I want to take this moment to remind you that while we were walking around this Chocolate Expo, it was in a museum. There was an exhibit that featured three female figures dressed in the garb of the 1940’s. What made this exhibit special is that when I think of women during the 1940’s, Rosie the Riveter and A League of Their Own come to mind. It was this day that I learned a little more about the role of women during World War II. Women were called upon to take up roles as Red Cross Workers, tending to wounded soldiers returning from war, Army Corps Privates, and Air Raid Wardens. It was a prime moment to take a step back and take in a bit of history.
After the expo, Alissa and I took a time machine, back to the 90s. We visited the Nunley’s Carousel, housed adjacent to the museum.
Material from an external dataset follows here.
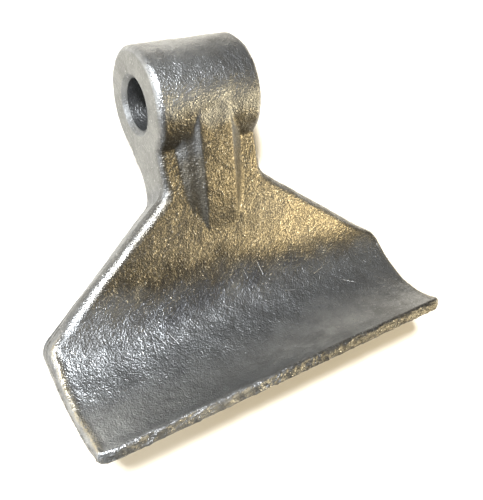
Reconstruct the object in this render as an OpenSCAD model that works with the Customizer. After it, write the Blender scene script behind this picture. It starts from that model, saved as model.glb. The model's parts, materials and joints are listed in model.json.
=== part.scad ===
// Flail mower hammer, forged in one piece: a pin eye, a neck with a gusset rib and a scooped cutting blade.
// Millimetres. The hammer lies on its back: X runs along the pin bore, -Y points to the cutting edge,
// Z is up, and the origin is the middle of the pin bore.

/* [Eye] */
// Outside diameter of the pin eye
eye_od = 45; // [38:0.5:60]
// Width of the eye between its ground side faces
eye_w = 46; // [30:0.5:60]
// Pin bore, for an M20 pin or bolt
bore_d = 20.5; // [12:0.1:27]
// Chamfer at both mouths of the bore
bore_chamfer = 1.8; // [0.5:0.1:3]
// Rounding of the eye's outer edges
eye_edge_r = 3; // [1:0.25:5]

/* [Neck] */
// Bore centre to the shoulder, where the flanks leave the neck
shoulder_y = 37.5; // [32:0.5:48]
// Rounding in the corner between neck and flank
shoulder_r = 7; // [3:0.5:10]
// How deep the back of the neck is waisted behind the eye
waist_depth = 5.8; // [2:0.1:7]
// Bore centre to the deepest point of the waist
waist_y = 25; // [24:0.5:28]
// Radius of the waist
waist_r = 17.5; // [14:0.5:22]
// Rounding of the front edges, down the neck and along the flanks
front_edge_r = 4.5; // [2:0.25:6]

/* [Gusset rib] */
// Width of the rib at its top
rib_w = 16.5; // [12:0.5:20]
// Bevel along the rib's top edges
rib_bevel = 1; // [0.4:0.2:3]
// Slant of the rib's side walls from upright
rib_draft = 46; // [20:1:55]
// Bore centre to the foot of the rib, on the blade
rib_foot_y = 56; // [50:0.5:60]
// Length of the steep end of the rib
rib_end = 11; // [6:0.5:16]
// Fall of the rib's top face from the eye
rib_fall = 24.5; // [18:0.5:28]

/* [Blade] */
// Width of the cutting edge
blade_w = 158.5; // [110:0.5:200]
// Bore centre to the blade's upper corners
corner_y = 79; // [70:0.5:84]
// Rounding of the upper corners, seen from the front
corner_r = 8; // [3:0.5:12]
// Fall of the blade's flat front face towards the scoop
face_fall = 16.5; // [12:0.5:20]
// Slant of the blade's end walls, which widen towards the back
end_draft = 3; // [1:0.5:8]

/* [Scoop lip] */
// Bore centre to the cutting edge
reach = 118.6; // [108:0.2:130]
// Height of the cutting edge above the back of the blade
lip_h = 43.4; // [36:0.2:48]
// Radius of the back of the lip
back_r = 56; // [52:0.5:62]
// Radius of the hollow in front
scoop_r = 38; // [34:0.5:42]
// Thickness at the cutting edge
edge_t = 5.5; // [3:0.25:8]
// Rounding of the cutting edge's two ends
edge_corner_r = 3.5; // [1:0.5:10]

/* [Hidden] */
$fn = 96;
forge_grey = [0.42, 0.42, 0.40];
// Facets in a rounded corner of the outline
arc_steps = 10;
// Overrun of a cutting body past what it cuts
over = 1;
// Overrun of the flank's round, over the rise of the hollow at the upper corners
hollow_rise = 6;
// Lap of the flank's round over the shoulder's
shoulder_lap = 2;
// How far the rib's top face runs below the top of the barrel, so that they meet in a clean line
rib_sink = 0.4;
// Depth of the rib's root inside the neck
rib_root = 3;
eye_r = eye_od / 2;
bore_r = bore_d / 2;
half_eye = eye_w / 2;
half_blade = blade_w / 2;
// Level of the surface that the hammer lies on
rest_z = -eye_r;
// Slope of the lip where it ends
lip_angle = acos(1 - lip_h / back_r);
lip_dir = [sin(lip_angle), -cos(lip_angle)];
edge = [reach, rest_z + lip_h];
back_c = edge - back_r * lip_dir;
scoop_c = edge - (edge_t + scoop_r) * lip_dir;
// Where the flat front face runs into the hollow
tangent = scoop_c - scoop_r * [sin(face_fall), cos(face_fall)];
lip_top = edge[1] + edge_t * cos(lip_angle);
// Height of the flat front face above the bore
face_z0 = tangent[1] + tangent[0] * tan(face_fall);
// Radius of the barrel's flat sides
core_r = eye_r - eye_edge_r;
// Start of the rib's root, inside the eye
root_y = eye_r * 0.6;
neck_back_z = rest_z * 0.55;
// Half the width of the blade's back, below the slanted end walls
half_back = half_blade + lip_h * tan(end_draft);
// Angle between the flanks and the length of the hammer, seen from above
flank_angle = atan2(half_back - half_eye, corner_y - shoulder_y);
flank_len = norm([half_back - half_eye, corner_y - shoulder_y]);
shoulder_run = shoulder_r * tan(flank_angle / 2);
corner_run = corner_r * tan(flank_angle / 2);
// Where the shoulder's curve starts, down the slope of the front face
turn_v = (shoulder_y - shoulder_run) / cos(face_fall);
// The flank's angle, measured in the sloping front face
face_flank_angle = atan(tan(flank_angle) * cos(face_fall));
// Distance of the bore's axis from the flat front face, and the place on the face nearest to it
face_dist = face_z0 * cos(face_fall);
near_y = face_dist * sin(face_fall);
// Where the neck's edges leave the flat side of the barrel, or run nearest to it if they stand clear
neck_edge_y = near_y + sqrt(max(core_r ^ 2 - face_dist ^ 2, 0)) * cos(face_fall);
// Where the rib's top face leaves the barrel
rib_start = (eye_r - rib_sink) * [sin(rib_fall), cos(rib_fall)];
rib_end_y = rib_foot_y - rib_end;
rib_len = rib_foot_y / cos(rib_fall);
rib_depth = eye_od;

// Height of the flat front face at a distance from the bore
function face_z(y) = face_z0 - y * tan(face_fall);
// Height of the rib's top face at a distance from the bore
function rib_z(y) = rib_start[1] - (y - rib_start[0]) * tan(rib_fall);
// Points of a round corner about a centre
function arc(c, r, a0, a1) =
    [for (i = [0:arc_steps]) let (a = a0 + (a1 - a0) * i / arc_steps) c + r * [cos(a), sin(a)]];

// Turns a side view, with distance from the bore across and height up, into a body along X
module across(w) {
    rotate([90, 0, -90])
        linear_extrude(height = w, center = true)
            children();
}

// Puts what is drawn flat onto the front face, with the origin above the bore and Z out of the face
module on_face() {
    translate([0, 0, face_z0])
        rotate([face_fall, 0, 0])
            children();
}

// What a round takes off a square corner at the origin, on the solid's right side
module corner_profile(r) {
    difference() {
        translate([-r, -r])
            square(r + over);
        translate([-r, -r])
            circle(r = r);
    }
}

// The eye: a barrel with rounded edges
module eye_barrel() {
    core_h = eye_w - 2 * eye_edge_r;
    rotate([0, 90, 0]) {
        cylinder(h = eye_w, r = core_r, center = true);
        cylinder(h = core_h, r = eye_r, center = true);
        for (side = [-1, 1])
            translate([0, 0, side * core_h / 2])
                rotate_extrude()
                    translate([core_r, 0])
                        circle(r = eye_edge_r);
    }
}

// The pin bore with a chamfer at each mouth
module bore_cut() {
    rotate([0, 90, 0])
        cylinder(h = eye_w + 2 * over, r = bore_r, center = true);
    for (side = [-1, 1])
        rotate([0, side * 90, 0])
            translate([0, 0, half_eye - bore_chamfer])
                cylinder(h = bore_chamfer + over, r1 = bore_r, r2 = bore_r + bore_chamfer + over);
}

// Side view of the neck and the flat of the blade, with the waist behind the eye
module neck_view() {
    difference() {
        polygon([
            [0, neck_back_z],
            [near_y, face_z(near_y)],
            tangent,
            [back_c[0], rest_z],
            [waist_y, rest_z]
        ]);
        translate([waist_y, rest_z + waist_depth - waist_r])
            circle(r = waist_r);
    }
}

// Side view of the lip, between the round of its back and the hollow
module lip_view() {
    far = scoop_c + 2 * back_r * lip_dir;
    difference() {
        intersection() {
            translate(back_c)
                circle(r = back_r);
            polygon([
                scoop_c,
                tangent,
                [back_c[0], rest_z],
                [back_c[0], rest_z - over],
                [far[0], rest_z - over],
                far
            ]);
        }
        translate(scoop_c)
            circle(r = scoop_r);
    }
}

// Front view of the neck and blade, as wide as the blade's back
module outline() {
    shoulder = [half_eye + shoulder_r, shoulder_y - shoulder_run];
    corner = [half_back - corner_r, corner_y + corner_run];
    half = concat(
        [[half_eye, 0]],
        arc(shoulder, shoulder_r, 180, 180 - flank_angle),
        arc(corner, corner_r, -flank_angle, 0),
        [[half_back, reach + over]]
    );
    last = len(half) - 1;
    polygon(concat(half, [for (i = [last:-1:0]) [-half[i][0], half[i][1]]]));
}

// The neck and blade, as high as the side view and as wide as the front view
module neck_and_blade() {
    intersection() {
        across(2 * half_back + 2 * over)
            union() {
                neck_view();
                lip_view();
            }
        mirror([0, 1, 0])
            linear_extrude(height = 4 * lip_h, center = true)
                outline();
    }
}

// The rib between the eye and the blade, with slanted side walls
module gusset_rib() {
    half_top = rib_w / 2;
    half_root = half_top + rib_depth * tan(rib_draft);
    intersection() {
        across(eye_w - 2 * eye_edge_r)
            polygon([
                [0, 0],
                rib_start,
                [rib_end_y, rib_z(rib_end_y)],
                [rib_foot_y, face_z(rib_foot_y)],
                [rib_foot_y, face_z(rib_foot_y) - rib_root],
                [root_y, 0]
            ]);
        rotate([90 + rib_fall, 0, 0])
            translate([0, eye_r - rib_sink, 0])
                linear_extrude(height = rib_len)
                    polygon([
                        [-half_top + rib_bevel, 0],
                        [half_top - rib_bevel, 0],
                        [half_top, -rib_bevel],
                        [half_root, -rib_depth],
                        [-half_root, -rib_depth],
                        [-half_top, -rib_bevel]
                    ]);
    }
}

// Round over the front face's edge down one side of the neck
module neck_round() {
    start_v = neck_edge_y / cos(face_fall);
    translate([half_eye, -start_v, 0])
        rotate([90, 0, 0])
            linear_extrude(height = turn_v - start_v)
                corner_profile(front_edge_r);
}

// Round over the front face's edge around one shoulder
module shoulder_round() {
    translate([half_eye + shoulder_r, -turn_v, 0])
        rotate([0, 0, 180])
            rotate_extrude(angle = face_flank_angle)
                translate([shoulder_r, 0])
                    difference() {
                        translate([-over, -front_edge_r])
                            square(front_edge_r + over);
                        translate([front_edge_r, -front_edge_r])
                            circle(r = front_edge_r);
                    }
}

// Round over the edge between the upright flank and the sloping front face, whose outward normals are wall and up
module flank_round() {
    wall = [cos(flank_angle), sin(flank_angle), 0];
    up = [0, -sin(face_fall), cos(face_fall)];
    down = cross(wall, up) / norm(cross(wall, up));
    side = cross(down, wall);
    // Normals and the round's centre, in the section across the edge
    up_flat = [up * wall, up * side];
    centre = -front_edge_r * ([1, 0] + up_flat) / (1 + up_flat[0]);
    start_y = shoulder_y + shoulder_run * cos(flank_angle);
    start_x = half_eye + shoulder_run * sin(flank_angle);
    multmatrix([
        [wall[0], side[0], down[0], start_x],
        [wall[1], side[1], down[1], -start_y],
        [wall[2], side[2], down[2], face_z(start_y)]
    ])
        translate([0, 0, -shoulder_lap])
            linear_extrude(height = flank_len + shoulder_lap)
                difference() {
                    polygon([
                        centre,
                        centre + [front_edge_r + over, 0],
                        over * [1, 0] + hollow_rise * up_flat,
                        centre + (front_edge_r + hollow_rise) * up_flat
                    ]);
                    translate(centre)
                        circle(r = front_edge_r);
                }
}

// What comes off one end of the blade: its slanted wall, and the round at the end of the cutting edge
module end_cut() {
    translate([half_blade, 0, lip_top]) {
        rotate([0, -end_draft, 0])
            translate([0, -2 * reach, -2 * lip_h])
                cube([blade_w, 4 * reach, 4 * lip_h]);
        translate([0, -scoop_c[0], 0])
            rotate([90, 0, 0])
                linear_extrude(height = reach)
                    corner_profile(edge_corner_r);
    }
}

// The neck and blade with their rounded edges and slanted ends
module finished_blade() {
    difference() {
        neck_and_blade();
        for (side = [0, 1])
            mirror([side, 0, 0]) {
                on_face() {
                    neck_round();
                    shoulder_round();
                }
                flank_round();
                end_cut();
            }
    }
}

module hammer_forging() {
    color(forge_grey)
        difference() {
            union() {
                eye_barrel();
                finished_blade();
                gusset_rib();
            }
            bore_cut();
        }
}

hammer_forging();
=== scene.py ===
import json
import math
import bpy
import bmesh
import numpy as np
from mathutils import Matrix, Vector


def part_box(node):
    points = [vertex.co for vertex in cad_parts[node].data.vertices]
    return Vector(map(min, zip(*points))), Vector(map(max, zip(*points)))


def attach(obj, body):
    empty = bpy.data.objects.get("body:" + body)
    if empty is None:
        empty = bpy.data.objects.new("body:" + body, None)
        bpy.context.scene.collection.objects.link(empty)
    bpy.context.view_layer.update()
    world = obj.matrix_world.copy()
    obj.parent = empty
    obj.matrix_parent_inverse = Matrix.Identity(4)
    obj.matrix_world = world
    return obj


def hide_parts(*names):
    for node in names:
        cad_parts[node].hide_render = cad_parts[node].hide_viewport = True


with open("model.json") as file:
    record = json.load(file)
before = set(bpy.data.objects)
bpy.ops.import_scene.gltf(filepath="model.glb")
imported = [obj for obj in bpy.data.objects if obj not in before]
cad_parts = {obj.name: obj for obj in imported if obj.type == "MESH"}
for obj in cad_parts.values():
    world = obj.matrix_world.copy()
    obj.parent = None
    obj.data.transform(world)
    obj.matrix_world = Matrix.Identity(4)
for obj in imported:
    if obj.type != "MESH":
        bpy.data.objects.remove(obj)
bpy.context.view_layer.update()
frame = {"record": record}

mm = 0.001
low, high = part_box("hammer_forging")
bore = next(m for m in frame["record"]["mounts"] if m["name"] == "pin_bore")
print("frame loaded")

# Side view: s runs from the bore to the cutting edge (world -Y), z is up. All in millimetres.
forging = {
    "eyeR": high[1] / mm, "halfEye": 23.0,
    "faceZ": 13.68, "faceFall": 16.5,          # flat front of the neck and blade
    "lipR": 56.0, "scoopR": 38.0, "lipAngle": 77.0, "edge": (-low[1] / mm, 20.9), "edgeT": 4.75,
    "waist": (25.0, -34.2, 17.5),              # centre and radius of the waist behind the neck
    "pocketR": 4.0, "waistR": 5.0,             # fillets under the eye, front and back
    "shoulderS": 37.5, "shoulderR": 7.0, "cornerS": 79.7, "cornerR": 8.0,
    "halfBack": 81.43, "endDraft": 1.0,
    "ribPlane": 22.46, "ribFall": 24.5, "ribFlat": 6.9, "ribSoft": 1.4,
    "ribWall": [(-3, 0), (0.2, 0), (2.0, 2.0), (5.6, 3.7), (7.0, 5.6), (24, 34)],   # stepped left wall
    "ribWallRight": [(-3, 0), (0.2, 0), (6.4, 6.0), (24, 34)],
    "ribTopS": 45.0, "ribFootS": 55.0, "ribFillet": 2.4,
    "tipR": 1.4, "edgeR": 3.0, "flankR": 4.2, "endR": 2.2, "backR": 2.5,       # rounded edges
    "crown": 1.1, "crownIn": 2.1,              # bulge of the lip's end face and its run-in at the front
    "stations": 240, "wallSteps": 20, "seed": 7,
}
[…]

It should be noted that Nunley’s wasn’t the first home for this carousel. Having been constructed back in 1912, it first brought joy to world at Canarsie’s Golden City Park in Brooklyn, New York, until 1940 where it found a home at Nunley’s in Baldwin, New York. In 1995, Nunley’s closed their doors and in 2009, the carousel found its home on Museum Row, right next to the Cradle of Aviation.
This was not my first time riding this carousel, having grown up in Nassau County, only a short drive to Baldwin. I have some great memories at Nunley’s. This would be my first time riding it in over 20 years. For $2 apiece, Alissa and I took a ride on that carousel, laughing and enjoying every minute of it.
It was quite the great day, filled with tasty food, plenty of laughs, and we finished with a carousel ride. I would encourage everyone to take a trip to Garden City, New York the next time The Chocolate Expo rides into town. Make sure to check out their website for updates, as well as other locations where the expo appearing. I promise you that you will really make the most of the day if you come to the Cradle of Aviation. Don’t forget to visit the Nunley’s Carousel for some extra history and excitement. That’s all for me this week.